Neue Bilder illustrieren die Verwüstungen: Häuser, in der Mitte auseinandergerissen, Santiagos historische Gebäude, darunter viele Ministerien, demoliert, eingestürzte Autobahnbrücken, lecke Gasleitungen, die Brände auslösten. Die Bürgermeisterin von Concepción sprach von „Dantes Inferno“.

Engpass bei Trinkwasser und beim Treibstoff
Neben Stromausfällen gibt es Engpässe bei Trinkwasser und Benzin. Tiefe Risse kappten Chiles Nordsüd-Hauptverkehrsader. Dennoch: Obwohl das Beben laut Seismologen über 500 Mal stärker war als die Erdstöße auf Haiti (220.000 Tote), ist die Lage weit weniger apokalyptisch. Die Erdplatten krachten in einer Tiefe von 35 km aneinander, auf Haiti jedoch nur 9,6 km unter der Erde. Seichte Beben entladen ihre Energie heftiger auf einem kleineren Raum. Dazu ist Chile eines der seismisch aktivsten Länder der Erde: Es wird „bebensicherer“ gebaut, Rettungskräfte trainieren ständig für den Ernstfall. Doch die Ausdehnung des Bebens verblüfft selbst Experten: Sogar im brasilianischen São Paulo, 2.800 Kilometer vom Epizentrum gelegen, war das Beben spürbar.

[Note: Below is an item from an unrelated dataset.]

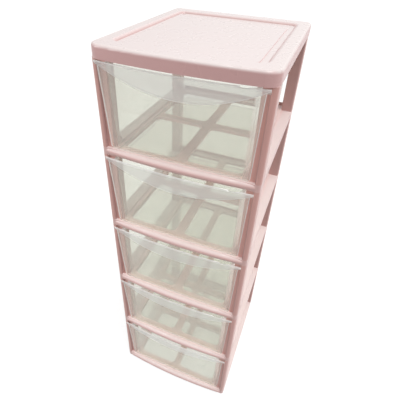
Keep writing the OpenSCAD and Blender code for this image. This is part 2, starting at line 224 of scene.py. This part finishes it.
bpy.ops.object.select_all(action="DESELECT")
bpy.ops.mesh.primitive_cylinder_add(vertices=32, radius=mark_radius, depth=2 * mark_stands,
                                    location=(*mark_place, recess_floor))
gate_mark = bpy.context.object
gate_mark.name = "lid_gate_mark"
bpy.ops.object.transform_apply(location=True, rotation=False, scale=False)
bpy.ops.object.mode_set(mode="EDIT")
bpy.ops.mesh.select_all(action="DESELECT")
bpy.ops.object.mode_set(mode="OBJECT")
for face in gate_mark.data.polygons:
    face.select = face.normal.z > 0.9
bpy.ops.object.mode_set(mode="EDIT")
for inset, rise in mark_steps:
    bpy.ops.mesh.inset(thickness=inset)
    bpy.ops.transform.translate(value=(0, 0, rise))
bpy.ops.object.mode_set(mode="OBJECT")
bpy.ops.object.shade_smooth_by_angle(angle=math.radians(40))
gate_mark.data.materials.append(lid_pink)
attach(gate_mark, "tower")


# --- Drawers --------------------------------------------------------------------------------------
# Clear polystyrene, moulded in one piece: a tub, a leaning front and a pull lip that flares out
# of it above a shallow arc. The plastic is faintly green and milky, and a wall seen along its
# length looks almost solid. Bright lines along its edges, rim, foot and arc are painted highlights,
# and the lip's extra milk and blue tint are painted sheen.
pitch = 0.167
drawer_foot = 0.0143
front_half_low = 0.1215
front_half_high = 0.127
front_height = 0.14774
lip_half = 0.132
lip_flare = 0.006
lip_depth = 0.038
lip_radius = (lip_half ** 2 + lip_flare ** 2) / (2 * lip_flare)
lip_lean = math.atan(lip_flare / lip_depth)

# Where each painted highlight and the lip's painted sheen begin to show and where they are full,
# in metres. The front's is a place from front to back, the lip's and the crease's are distances
# from the arc, the side's from the front's side line, and the others are heights above the
# drawer's foot.
front_fade = (-0.1462, -0.1478)
lip_fade = (-0.0004, 0.0006)
crease_fade = (0.0011, 0.0005)
side_fade = (-0.0012, -0.0007)
side_top_fade = (0.1440, 0.1425)
rim_fade = (0.1462, 0.1472)
foot_fade = (0.0030, 0.0022)

clear = Finish(bpy.data.materials.new("drawer_clear"))
across, back, up = clear.parts(clear.place())
height = clear.maths("MODULO", up - drawer_foot, pitch)
ahead = clear.ramp(back, *front_fade)
arc = front_height - (lip_flare - across * across * (0.5 / lip_radius)) * (1 / math.sin(lip_lean))
# Painted sheen: the lip above the arc is made milkier and bluer.
lip = clear.ramp(height - arc, *lip_fade) * ahead
crease = clear.ramp(abs(height - arc), *crease_fade) * ahead
half = height * ((front_half_high - front_half_low) / front_height) + front_half_low
side = clear.ramp(abs(across) - half, *side_fade) * clear.ramp(height, *side_top_fade) * ahead
rim = clear.ramp(height, *rim_fade)
foot = clear.ramp(height, *foot_fade) * ahead
# Painted highlights: bright lines along the arc's crease, the front's sides, the rim and the foot.
painted_glint = clear.maths("MINIMUM", crease * 0.30 + side * 0.80 + rim * 0.20 + foot * 0.20, 1.0)

ripple = clear.bump(clear.noise(scale=12), strength=0.10, distance=0.0015)
along_wall = clear.add("ShaderNodeLayerWeight", {"Blend": 0.5, "Normal": ripple}, output="Facing")
# A shadow ray passes nearly unhindered, so that light gets into the tower.
shadow_ray = clear.add("ShaderNodeLightPath", {}, output="Is Shadow Ray")

seen_through = clear.add("ShaderNodeBsdfTransparent", {"Color": (0.918, 0.926, 0.892, 1)})
lit_through = clear.add("ShaderNodeBsdfTransparent", {"Color": (1, 1, 1, 1)})
glassy = clear.mix(shadow_ray, seen_through, lit_through)

# The lip's blue tint and the edge lines' paler tint are painted sheen and highlights.
tint = clear.blend(lip, (0.97, 0.95, 0.92, 1), (0.98, 0.98, 1.0, 1))
tint = clear.blend(painted_glint, tint, (0.97, 0.96, 0.96, 1))
front_light = clear.add("ShaderNodeBsdfPrincipled", {
    "Base Color": tint, "Roughness": 1.0, "Specular IOR Level": 0.0, "Normal": ripple})
back_light = clear.add("ShaderNodeBsdfTranslucent", {
    "Color": (0.97, 0.975, 0.94, 1), "Normal": ripple})
milk = clear.mix(0.4, front_light, back_light)
thin_milk = clear.cloud(0.11, 0.14, scale=7, detail=3, offset=(0.4, 0, 0.2))
# The lip's extra milk and the edge lines are painted sheen and highlights; the rest is the
# plastic's own haze.
milkiness = along_wall ** 8 * 0.8 + thin_milk + lip * 0.20 + painted_glint
body = clear.mix(milkiness * (1 - shadow_ray * 0.95), glassy, milk)

gloss = clear.add("ShaderNodeBsdfPrincipled", {
    "Base Color": (1, 1, 1, 1), "Metallic": 1.0, "Roughness": 0.06, "Normal": ripple})
glossiness = (along_wall ** 7 * 0.8 + 0.045) * (1 - shadow_ray)
drawer_clear = clear.close(clear.mix(glossiness, body, gloss))
dress("drawer_", drawer_clear)


# --- Studio ---------------------------------------------------------------------------------------
# A pale sweep that throws little light back up at the front, a broad overhead light, a softbox
# to the left of the camera, and a white room, brightest high up to the right and behind.
bpy.ops.object.select_all(action="DESELECT")
bpy.ops.mesh.primitive_plane_add(size=30, location=(0, 0, 0))
floor = bpy.context.object
floor.name = "floor"
sweep = Finish(bpy.data.materials.new("pale_floor"))
paper = sweep.add("ShaderNodeBsdfPrincipled", {
    "Base Color": (0.3, 0.3, 0.3, 1), "Roughness": 0.9, "Specular IOR Level": 0.0,
    "Emission Color": (1, 1, 1, 1), "Emission Strength": 0.75})
bounce = sweep.add("ShaderNodeEmission", {"Color": (1, 1, 1, 1), "Strength": 0.2})
diffuse_ray = sweep.add("ShaderNodeLightPath", {}, output="Is Diffuse Ray")
floor.data.materials.append(sweep.close(sweep.mix(diffuse_ray, paper, bounce)))


def hang(name, kind, energy, aim):
    lamp = bpy.data.objects.new(name, bpy.data.lights.new(name, kind))
    bpy.context.scene.collection.objects.link(lamp)
    lamp.data.energy = energy
    lamp.rotation_euler = aim.to_track_quat("-Z", "Y").to_euler()
    return lamp


overhead = hang("overhead", "SUN", 1.35, aim=Vector((-0.22, 0.16, -1)))
overhead.data.angle = math.radians(20)

softbox_place = Vector((-1.1, -0.95, 1.15))
upper_tower = Vector((0, 0, 0.7))
softbox = hang("softbox", "AREA", 7, aim=upper_tower - softbox_place)
softbox.location = softbox_place
softbox.data.size = 0.8
softbox.visible_camera = False

room = Finish(bpy.data.worlds.new("room"))
brightest_way = (0.70, 0.50, 0.50)
towards_it = room.add("ShaderNodeVectorMath", {0: room.place("Generated"), 1: brightest_way},
                      output="Value", operation="DOT_PRODUCT")
glow = room.add("ShaderNodeMapRange", {
    "Value": towards_it, "From Min": -0.5, "From Max": 0.75, "To Min": 0.18, "To Max": 1.0},
    interpolation_type="SMOOTHSTEP")
camera_ray = room.add("ShaderNodeLightPath", {}, output="Is Camera Ray")
strength = room.add("ShaderNodeMix", {0: camera_ray, 2: glow, 3: 1.0})
white = room.add("ShaderNodeBackground", {"Color": (1, 1, 1, 1), "Strength": strength})
bpy.context.scene.world = room.close(white, "World")
bpy.context.scene.view_settings.view_transform = "Standard"
bpy.context.scene.cycles.transparent_max_bounces = 64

Der ausgelöste Tsunami verlief glimpflicher als befürchtet: Fünf Tote werden von den Juan-Fernandez-Inseln gemeldet. Hawaii erreichten nur kleine Flutwellen. 100.000 Menschen waren auf Hawaii evakuiert worden.

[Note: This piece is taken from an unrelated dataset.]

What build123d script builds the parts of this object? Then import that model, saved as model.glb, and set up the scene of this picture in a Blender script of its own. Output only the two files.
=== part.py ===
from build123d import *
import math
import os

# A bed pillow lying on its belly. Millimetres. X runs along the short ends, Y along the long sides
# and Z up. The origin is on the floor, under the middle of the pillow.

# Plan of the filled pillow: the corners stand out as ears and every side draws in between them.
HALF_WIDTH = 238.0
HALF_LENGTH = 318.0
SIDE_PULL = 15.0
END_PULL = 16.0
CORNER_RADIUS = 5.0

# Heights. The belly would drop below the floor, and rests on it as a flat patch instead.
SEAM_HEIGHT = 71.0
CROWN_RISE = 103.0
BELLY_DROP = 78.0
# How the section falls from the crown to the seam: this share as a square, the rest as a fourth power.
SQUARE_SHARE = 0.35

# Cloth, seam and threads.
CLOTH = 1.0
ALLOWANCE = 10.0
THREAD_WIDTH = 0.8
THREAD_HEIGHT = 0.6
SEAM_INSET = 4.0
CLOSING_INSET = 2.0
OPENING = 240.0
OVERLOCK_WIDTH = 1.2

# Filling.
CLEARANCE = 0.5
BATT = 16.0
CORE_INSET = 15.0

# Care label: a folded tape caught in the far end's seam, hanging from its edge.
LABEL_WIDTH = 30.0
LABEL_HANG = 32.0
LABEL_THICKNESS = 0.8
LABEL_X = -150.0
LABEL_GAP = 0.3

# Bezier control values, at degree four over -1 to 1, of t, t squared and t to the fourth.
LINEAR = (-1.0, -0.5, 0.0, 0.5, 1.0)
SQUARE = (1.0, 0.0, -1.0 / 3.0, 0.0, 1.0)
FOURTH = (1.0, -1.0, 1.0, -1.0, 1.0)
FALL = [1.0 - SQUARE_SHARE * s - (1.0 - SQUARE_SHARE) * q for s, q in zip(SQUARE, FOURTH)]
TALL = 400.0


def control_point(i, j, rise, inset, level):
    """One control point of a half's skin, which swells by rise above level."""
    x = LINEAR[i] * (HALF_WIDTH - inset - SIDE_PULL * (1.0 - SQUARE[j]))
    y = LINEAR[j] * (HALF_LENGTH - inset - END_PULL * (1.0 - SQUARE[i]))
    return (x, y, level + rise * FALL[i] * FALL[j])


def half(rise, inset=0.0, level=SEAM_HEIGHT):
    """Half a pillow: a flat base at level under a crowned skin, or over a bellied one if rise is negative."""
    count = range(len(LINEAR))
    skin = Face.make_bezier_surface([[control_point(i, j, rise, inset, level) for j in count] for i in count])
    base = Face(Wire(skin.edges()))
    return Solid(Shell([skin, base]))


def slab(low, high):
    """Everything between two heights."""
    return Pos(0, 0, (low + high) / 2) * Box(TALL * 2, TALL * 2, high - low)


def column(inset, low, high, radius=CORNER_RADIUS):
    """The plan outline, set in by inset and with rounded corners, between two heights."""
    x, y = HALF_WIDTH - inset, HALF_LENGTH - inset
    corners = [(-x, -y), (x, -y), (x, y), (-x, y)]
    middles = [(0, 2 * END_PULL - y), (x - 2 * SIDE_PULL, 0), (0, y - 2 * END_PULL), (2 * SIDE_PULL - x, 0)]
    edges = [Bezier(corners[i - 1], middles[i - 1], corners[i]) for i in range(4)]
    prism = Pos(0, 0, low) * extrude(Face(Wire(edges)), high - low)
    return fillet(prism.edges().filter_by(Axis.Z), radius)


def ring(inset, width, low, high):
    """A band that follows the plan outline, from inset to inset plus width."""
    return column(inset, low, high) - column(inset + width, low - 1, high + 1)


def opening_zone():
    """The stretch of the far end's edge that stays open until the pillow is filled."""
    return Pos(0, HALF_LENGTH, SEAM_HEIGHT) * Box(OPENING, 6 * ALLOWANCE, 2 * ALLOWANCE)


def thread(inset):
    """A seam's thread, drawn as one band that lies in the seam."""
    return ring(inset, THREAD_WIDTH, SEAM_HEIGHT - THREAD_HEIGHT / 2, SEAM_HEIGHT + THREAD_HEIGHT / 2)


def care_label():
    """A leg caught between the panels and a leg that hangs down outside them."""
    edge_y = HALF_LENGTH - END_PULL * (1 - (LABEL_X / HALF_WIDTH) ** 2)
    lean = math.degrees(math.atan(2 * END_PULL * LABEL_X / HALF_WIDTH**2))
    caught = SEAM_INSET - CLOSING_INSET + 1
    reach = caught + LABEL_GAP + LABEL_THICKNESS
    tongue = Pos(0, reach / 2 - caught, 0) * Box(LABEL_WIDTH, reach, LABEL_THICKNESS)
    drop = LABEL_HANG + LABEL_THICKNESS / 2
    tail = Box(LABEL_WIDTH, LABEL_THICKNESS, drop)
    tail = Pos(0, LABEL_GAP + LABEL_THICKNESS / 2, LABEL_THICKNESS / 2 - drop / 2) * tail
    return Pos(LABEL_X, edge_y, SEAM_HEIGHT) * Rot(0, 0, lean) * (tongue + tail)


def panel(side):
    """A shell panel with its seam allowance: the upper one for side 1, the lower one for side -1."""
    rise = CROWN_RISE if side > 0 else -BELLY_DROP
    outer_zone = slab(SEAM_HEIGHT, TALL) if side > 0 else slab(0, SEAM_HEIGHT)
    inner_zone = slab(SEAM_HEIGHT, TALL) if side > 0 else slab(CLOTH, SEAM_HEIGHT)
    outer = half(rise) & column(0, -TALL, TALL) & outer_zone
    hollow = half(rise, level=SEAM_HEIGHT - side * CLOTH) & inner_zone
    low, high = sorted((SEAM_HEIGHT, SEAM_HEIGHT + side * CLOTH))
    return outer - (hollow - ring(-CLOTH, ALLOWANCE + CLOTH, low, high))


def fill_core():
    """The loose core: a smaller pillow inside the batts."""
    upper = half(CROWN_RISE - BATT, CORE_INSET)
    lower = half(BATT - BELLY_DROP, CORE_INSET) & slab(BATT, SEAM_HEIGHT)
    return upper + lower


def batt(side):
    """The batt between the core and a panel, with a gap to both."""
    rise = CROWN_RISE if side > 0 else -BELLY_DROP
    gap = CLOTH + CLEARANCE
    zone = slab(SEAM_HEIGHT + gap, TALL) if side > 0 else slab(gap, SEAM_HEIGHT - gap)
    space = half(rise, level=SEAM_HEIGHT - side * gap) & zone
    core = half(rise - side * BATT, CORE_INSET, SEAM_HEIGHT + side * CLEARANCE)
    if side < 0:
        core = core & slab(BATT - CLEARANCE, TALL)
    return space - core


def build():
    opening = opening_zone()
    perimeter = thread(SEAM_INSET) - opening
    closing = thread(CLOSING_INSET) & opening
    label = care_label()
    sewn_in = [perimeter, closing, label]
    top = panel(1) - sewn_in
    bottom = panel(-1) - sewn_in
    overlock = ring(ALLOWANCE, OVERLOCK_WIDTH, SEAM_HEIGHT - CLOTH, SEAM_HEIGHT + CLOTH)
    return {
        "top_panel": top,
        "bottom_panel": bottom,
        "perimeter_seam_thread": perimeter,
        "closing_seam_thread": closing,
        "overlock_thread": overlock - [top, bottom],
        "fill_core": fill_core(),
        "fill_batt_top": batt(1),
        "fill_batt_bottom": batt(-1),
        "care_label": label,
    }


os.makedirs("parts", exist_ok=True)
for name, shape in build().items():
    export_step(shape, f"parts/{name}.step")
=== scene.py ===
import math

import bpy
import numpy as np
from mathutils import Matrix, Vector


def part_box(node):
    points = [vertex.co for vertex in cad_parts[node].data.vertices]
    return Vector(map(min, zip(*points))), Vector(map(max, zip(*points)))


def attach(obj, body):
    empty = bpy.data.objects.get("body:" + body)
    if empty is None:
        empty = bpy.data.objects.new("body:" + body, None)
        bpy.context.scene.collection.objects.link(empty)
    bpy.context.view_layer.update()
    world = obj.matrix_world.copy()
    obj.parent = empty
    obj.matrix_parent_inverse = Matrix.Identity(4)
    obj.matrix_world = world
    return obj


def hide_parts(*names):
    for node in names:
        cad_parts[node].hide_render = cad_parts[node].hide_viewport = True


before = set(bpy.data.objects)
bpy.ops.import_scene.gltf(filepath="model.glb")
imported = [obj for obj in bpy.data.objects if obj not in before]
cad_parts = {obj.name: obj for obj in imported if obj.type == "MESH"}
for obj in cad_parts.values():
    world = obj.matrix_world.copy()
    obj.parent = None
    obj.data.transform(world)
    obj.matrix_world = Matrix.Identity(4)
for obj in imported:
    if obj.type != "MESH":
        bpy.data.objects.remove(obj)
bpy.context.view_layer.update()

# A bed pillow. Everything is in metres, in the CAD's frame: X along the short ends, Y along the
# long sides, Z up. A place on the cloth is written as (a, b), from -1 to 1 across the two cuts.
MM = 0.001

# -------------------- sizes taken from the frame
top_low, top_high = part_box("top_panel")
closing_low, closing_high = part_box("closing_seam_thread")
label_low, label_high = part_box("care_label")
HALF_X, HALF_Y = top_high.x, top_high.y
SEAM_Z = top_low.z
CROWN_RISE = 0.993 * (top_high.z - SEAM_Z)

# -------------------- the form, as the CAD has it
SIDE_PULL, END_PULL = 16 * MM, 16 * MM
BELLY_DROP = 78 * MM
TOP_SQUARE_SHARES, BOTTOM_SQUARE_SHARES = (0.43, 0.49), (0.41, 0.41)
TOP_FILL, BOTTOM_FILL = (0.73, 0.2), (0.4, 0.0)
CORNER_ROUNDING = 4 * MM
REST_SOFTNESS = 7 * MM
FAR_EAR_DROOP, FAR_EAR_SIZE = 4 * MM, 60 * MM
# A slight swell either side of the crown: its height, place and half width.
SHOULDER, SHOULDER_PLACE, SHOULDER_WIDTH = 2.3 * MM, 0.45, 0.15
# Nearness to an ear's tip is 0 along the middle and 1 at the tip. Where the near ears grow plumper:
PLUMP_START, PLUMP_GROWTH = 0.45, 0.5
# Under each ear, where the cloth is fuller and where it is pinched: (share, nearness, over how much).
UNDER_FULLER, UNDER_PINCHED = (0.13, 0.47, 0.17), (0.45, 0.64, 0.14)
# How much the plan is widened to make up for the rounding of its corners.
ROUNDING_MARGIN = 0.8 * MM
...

Der Österreicher Gerhard Bacher überlebte das Erdbeben in Concepción unverletzt. Er schildert die dramatische Situation in Chile.
Die erlösende Nachricht kam erst nach zwölf Stunden: „Wir sind alle unverletzt. Macht euch keine Sorgen.“ Diese SMS schrieb Gerhard Bacher am Freitagabend aus Concepción an seine Familie in Feistritz an der Drau. Der 36-Jährige lebt seit zehn Jahren in Chile, seine Frau Leticia ist derzeit hochschwanger. Der Kärntner betreibt in Concepción ein Übersetzungsbüro.

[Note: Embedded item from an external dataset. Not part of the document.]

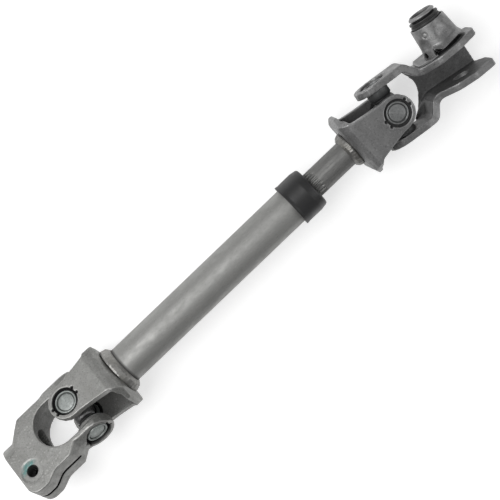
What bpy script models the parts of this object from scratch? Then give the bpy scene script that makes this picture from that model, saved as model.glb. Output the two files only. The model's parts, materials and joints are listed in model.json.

„Am Freitag bin ich um zehn Jahre gealtert“, schildert sein Vater Rudolf die bangen Stunden des Wartens. Er wusste, dass Concepción vom Beben besonders hart getroffen wurde und hat den ganzen Tag versucht, seinen Sohn zu erreichen. „Es war der reinste Horror. Ich habe sicher 100 Mal versucht, anzurufen, aber ich bin nicht durchgekommen.“ Gerhard ist erst vor einem Jahr in ein neu gebautes Haus eingezogen – das dürfte seine Rettung gewesen sein.
In dem SMS, das die Familie Bacher erreichte, schildert Gerhard auch die dramatische Situation, die in Chile nun vorherrscht. „Trinkwasser ist knapp und wird nun rationiert“, schrieb er. Seine Eltern machen sich auch Sorgen wegen der nun einsetzenden Plünderungen.
Entwarnung kam aus dem österreichischen Novomatic-Casino in Santiago: „Alle Mitarbeiter sind wohlauf“, so Sprecher Hannes Reichmann.
Hilfe aus Österreich. Indes läuft die Hilfe aus Österreich voll an. Der erste österreichische Mitarbeiter der Caritas wird heute in Chile eintreffen. Er war bisher in Haiti im Einsatz.
Die EU hat Unterstützung zugesagt und bereits drei Mio. Euro an Soforthilfe für Chile freigegeben.